15 Temmuz askeri darbe girişimi “her şerde bir hayır vardır” darbımeselini hatırlatan bir şekilde Büyük Millet Meclisi’nde dört partinin ortak deklarasyonu ile sonlandı. Bu uzlaşı havası, yıllardır beklediğimiz üzere, Türkiye’nin demokratikleşme sorunlarını çözmek için, kutuplaşmanın ve nefret dilinin bir daha başvurulmamak üzere ortadan kalkmasına uygun bir ortamın yaratıldığına işaret ediyor olabilir mi? Geçirdiğimiz kâbus gecesinin bir ödülü olmalı: Barış, demokrasi, ifade özgürlüğü ve eşitlik çıtasının yükseltilmesi. Bu sorumluluk bugün her zamankinden daha fazla iktidarın omuzlarında.
Bu darbe girişimine karşı 15 Temmuz gecesi sokaklarda canını göze alarak mücadele edenlerin, herkese öğrettiği önemli dersler var. Bunlardan biri, CNN-Türk kanalının kapatılmaması için insanların Doğan Medya’nın kapısına koşması ve kendini siper ederek yayını durduran askerlerle mücadele etmesi. Bu tutum, sanırım bundan sonra, aynı mecralarda aşağılamak için kullanılan “yandaş medya” yaftasının da sonunu getirir. Meselenin sadece iktidarı destekleyenlerin değil tüm medyanın özgürlüğü talebi olduğunu açıkça gösteren bir eylemdi bu.

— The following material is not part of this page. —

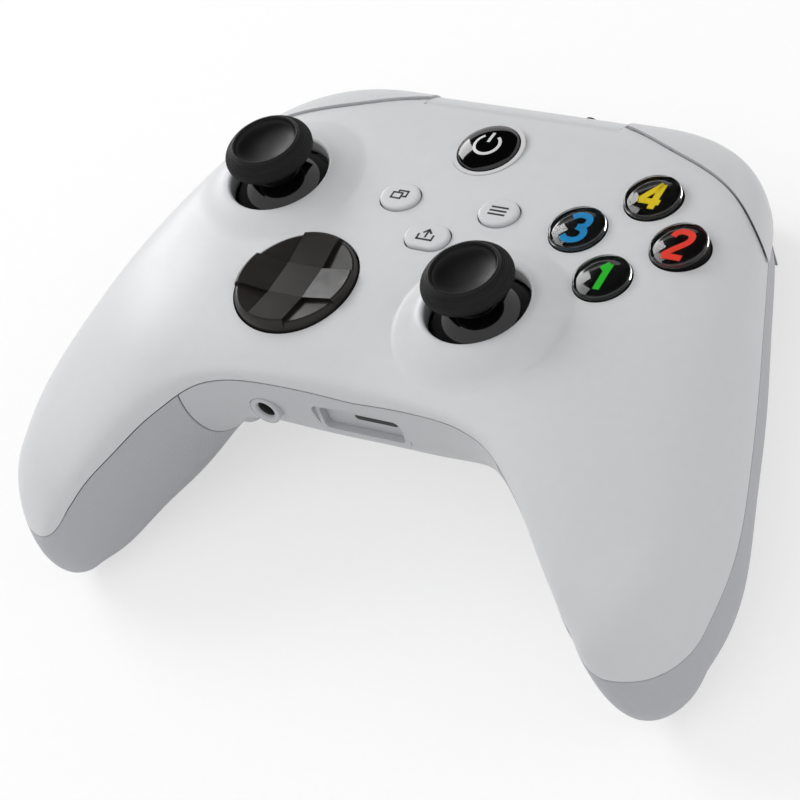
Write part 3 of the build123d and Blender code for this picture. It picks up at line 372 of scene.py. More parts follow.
def grid_normals(grid):
    """Outward normals of a closed-round grid of points."""
    along = np.gradient(grid, axis=0)
    round_way = np.roll(grid, -1, axis=1) - np.roll(grid, 1, axis=1)
    normals = np.cross(along, round_way)
    normals /= np.maximum(np.linalg.norm(normals, axis=2, keepdims=True), TINY)
    outward = grid - grid.mean(axis=1, keepdims=True)
    if (normals * outward).sum() < 0:
        normals = -normals
    return normals


def grid_triangles(rows, columns):
    """Triangles of a closed-round grid of points."""
    found = []
    for row in range(rows - 1):
        for column in range(columns):
            after = (column + 1) % columns
            a, b = row * columns + column, row * columns + after
            c, d = a + columns, b + columns
            found += [(a, b, d), (a, d, c)]
    return found


# The soft rise round a stick's well: its inner and outer radius, and how far past them it still counts
COLLAR_IN, COLLAR_OUT = 10.5, 17.4
COLLAR_EDGE = 0.1
# How far off the rise a place may lie and still take the rise's normal
ON_COLLAR = 0.25
# A place is lifted if it lies less than these depths under the rise and under the face. For the first,
# the rise counts as no higher than the limit. The well's rim itself stays as it is.
UNDER_RISE, UNDER_FACE, RISE_LIMIT, RIM_CLEAR = 2.0, 0.3, -0.1, 0.02
# Longest edges allowed round a well, halved step by step
EDGE_LIMITS = (16.0, 8.0, 4.0, 2.0, 1.0)
# Heights over the face: where dropped lines start, and below which no edge is refined
ABOVE_FACE = 30.0
BELOW_COLLARS = -6.0

to_face = FACE.inverted()
face_turn = FACE.to_3x3().normalized()
surface = body_surface()
points = [FACE @ Vector(p) for p in surface.reshape(-1, 3)]
surface_normals = grid_normals(surface).reshape(-1, 3) @ np.array(face_turn).T
triangles = grid_triangles(*surface.shape[:2])
surface_tree = BVHTree.FromPolygons(points, triangles)


def surface_normal(place):
    """The body's smooth normal nearest to a place, and how far that is."""
    spot, _, index, away = surface_tree.find_nearest(place)
    a, b, c = triangles[index]
    weights = poly_3d_calc((points[a], points[b], points[c]), spot)
    normal = sum((w * surface_normals[i] for w, i in zip(weights, (a, b, c))), np.zeros(3))
    return Vector(normal).normalized(), away


def drop(x, y):
    """Where a line straight down onto the face meets the body, or None."""
    return surface_tree.ray_cast(FACE @ Vector((x, y, ABOVE_FACE)), face_turn @ Vector((0, 0, -1)))[0]


def face_level(x, y):
    """Height of the plain face over a place on it."""
    spot = drop(x, y)
    return (to_face @ spot).z if spot else 0.0


def collar(x, y, stick):
    """Height of the soft rise round a stick's well, and the surface's normal there."""
    _, centre_x, centre_y, rise = stick
    spot = drop(x, y)
    if spot is None:
        return None
    height = (to_face @ spot).z
    slope = face_turn.transposed() @ surface_normal(spot)[0]
    away = Vector((x - centre_x, y - centre_y))
    t = min(max((COLLAR_OUT - away.length) / (COLLAR_OUT - COLLAR_IN), 0.0), 1.0)
    share, change = t * t * (3 - 2 * t), 6 * t * (1 - t) / (COLLAR_OUT - COLLAR_IN)
    ramp = -away.normalized() * change * (rise - height)
    gradient = Vector((-slope.x, -slope.y)) / slope.z * (1 - share) + ramp
    normal = face_turn @ Vector((-gradient.x, -gradient.y, 1.0))
    return height * (1 - share) + rise * share, normal.normalized()


def outside(place):
    """The smooth normal of the shell's outside nearest to a place, and how far that is."""
    spot = to_face @ place
    for stick in STICKS:
        away = math.hypot(spot.x - stick[1], spot.y - stick[2])
        if COLLAR_IN - COLLAR_EDGE < away < COLLAR_OUT + COLLAR_EDGE:
            found = collar(spot.x, spot.y, stick)
            if found and abs(found[0] - spot.z) < ON_COLLAR:
                return found[1], 0.0
    return surface_normal(place)


def raise_collars(work):
    """Refines a shell's mesh round the stick wells and blends their rims softly into the face."""
    for stick in STICKS:
        centre = Vector(stick[1:3])

        def is_long(edge, limit):
            """Whether an edge near the well is at least as long as the limit."""
            a, b = (to_face @ v.co for v in edge.verts)
            if max(a.z, b.z) < BELOW_COLLARS or (a - b).length < limit:
                return False
            a, b = a.xy - centre, b.xy - centre
            along = b - a
            t = min(max(-a.dot(along) / max(along.length_squared, TINY), 0.0), 1.0)
            return (a + along * t).length < COLLAR_OUT

        for limit in EDGE_LIMITS:
            for _ in range(2):
                long = [edge for edge in work.edges if is_long(edge, limit)]
                bmesh.ops.subdivide_edges(work, edges=long, cuts=1)
                bmesh.ops.triangulate(work, faces=[f for f in work.faces if len(f.verts) > 3])
        for vertex in work.verts:
            spot = to_face @ vertex.co
            if not COLLAR_IN + RIM_CLEAR < (spot.xy - centre).length < COLLAR_OUT:
                continue
            found = collar(spot.x, spot.y, stick)
            if not found or spot.z <= min(found[0], RISE_LIMIT) - UNDER_RISE:
                continue
            if spot.z > face_level(spot.x, spot.y) - UNDER_FACE:
                vertex.co = FACE @ Vector((spot.x, spot.y, found[0]))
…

İktidarın muhalefetle paylaşılması ilkesi, bu darbenin öğrettiği ikinci büyük ders olmalı. Artık düşmanlaştırıcı, kutuplaştırıcı söylemlere değil, çatışma çözümüne ağırlık veren bir siyasi basiretle yönetme öncelenmeli. Türkiye’nin asırlık sorunlarının üstesinden gelmek için, ayrıştırıcı değil, demokrasi taleplerini dikkate alan bir siyaset kurulmalı. Kürtlerin insan hakları ve kendi kendini yönetme hakları dahil olmak üzere tüm alanlarda demokratik haklar genişletilmeli, toplumdaki kansere dönüşen travmalar iyileştirilmeli ve yaralar sarılmalı. Türkiye halkı daha fazla demokrasi istediğini 15 Temmuz gecesindeki direnişiyle en iyi şekilde ifade etti. Bundan böyle siyaset bu talebi görenlere ve yerine getirmek için çaba harcayanlara açık olacaktır.
Öte yandan, yine bu darbe girişimi muhalefete de aynı yönde dersler vermekte. Muhalif olmak mezhep çatışmasını körüklemek demek değildir; muhalif olmak mütedeyyinleri aşağılamak demek değildir; muhalif olmak seçkincilik demek değildir. Muhalif olmak kategorik olarak AKP düşmanı olmak demek değildir. Muhalif olmak “şeriat geliyor” korkusuyla seçilmiş hükümetlere savaş açmak ve düşürülmesi için seçim dışı yolları meşru görmek demek değildir.
Ben, bugün Devrimci Sosyalist İşçi Partisi’ni (bazı ideolojik konularda anlaşamasak bile) tam da en kritik zamanlarda böyle davranmadığı için, her zamankinden daha fazla destekliyorum. Çağrısını doğru buluyorum: http://marksist.org/icerik/Yazar/5002/Darbeye-gecit-yok!-Cozum-sol-blok!
Solun da kendine bakma, bugünün Türkiye’sini doğru anlama ve tahlil etme, üstüne serpilmiş ölü toprağını silkeleme vakti geldi geçiyor artık.